这是我从 API 的清理响应中提取数据并输出到 JSON 文件的迭代:

# # ==========================================================================================
# # narrow response with additional 'keywords'
# # ==========================================================================================
myResults = open("2-cleanData.json", "r")
scope = json.load(myResults)
output_json=[]
results = []
for k in keywords:
    counter = 0
    items = [x for x in scope if k in x['description']]
    for item in items:
        output_json.append(item)
        counter += 1
    results.append(counter)
with open("3-Final CVEs.json", "w+") as outFile2:
    outFile2.write(json.dumps(output_json, indent=2,))
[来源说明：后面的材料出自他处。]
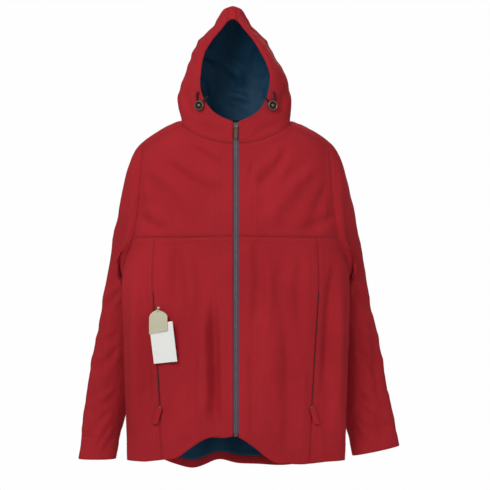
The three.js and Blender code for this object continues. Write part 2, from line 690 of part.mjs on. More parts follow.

keywords 变量可由用户更改;但希望任何能够添加关键字并且不会在输出文件中获得重复条目。

完整代码here.

示例输出:(3 个 CVE 条目)

{
  "CVE_data_meta": "CVE-2021-0924",
  "description": "In xhci_vendor_get_ops of xhci.c, there is a possible out of bounds read due to a missing bounds check. This could lead to local escalation of privilege with no additional execution privileges needed. User interaction is not needed for exploitation.Product: AndroidVersions: Android kernelAndroid ID: A-194461020References: Upstream kernel",
  "baseScore": 7.8,
  "vectorSring": "CVSS:3.1/AV:L/AC:L/PR:L/UI:N/S:U/C:H/I:H/A:H",
  "cweID": "CWE-125",
  "cweID URL": "https://cwe.mitre.org/data/definitions/CWE-125.html",
  "references": "https://source.android.com/security/bulletin/2021-11-01",
  "publishedDate": "2021-12-15T19:15Z",
  "lastModifiedDate": "2021-12-17T18:12Z"
},
{
  "CVE_data_meta": "CVE-2021-0981",
  "description": "In enqueueNotificationInternal of NotificationManagerService.java, there is a possible way to run a foreground service without showing a notification due to improper input validation. This could lead to local escalation of privilege with no additional execution privileges needed. User interaction is not needed for exploitation.Product: AndroidVersions: Android-12Android ID: A-191981182",
  "baseScore": 7.8,
  "vectorSring": "CVSS:3.1/AV:L/AC:L/PR:L/UI:N/S:U/C:H/I:H/A:H",
  "cweID": "CWE-269",
  "cweID URL": "https://cwe.mitre.org/data/definitions/CWE-269.html",
  "references": "https://source.android.com/security/bulletin/pixel/2021-12-01",
  "publishedDate": "2021-12-15T19:15Z",
  "lastModifiedDate": "2021-12-17T18:09Z"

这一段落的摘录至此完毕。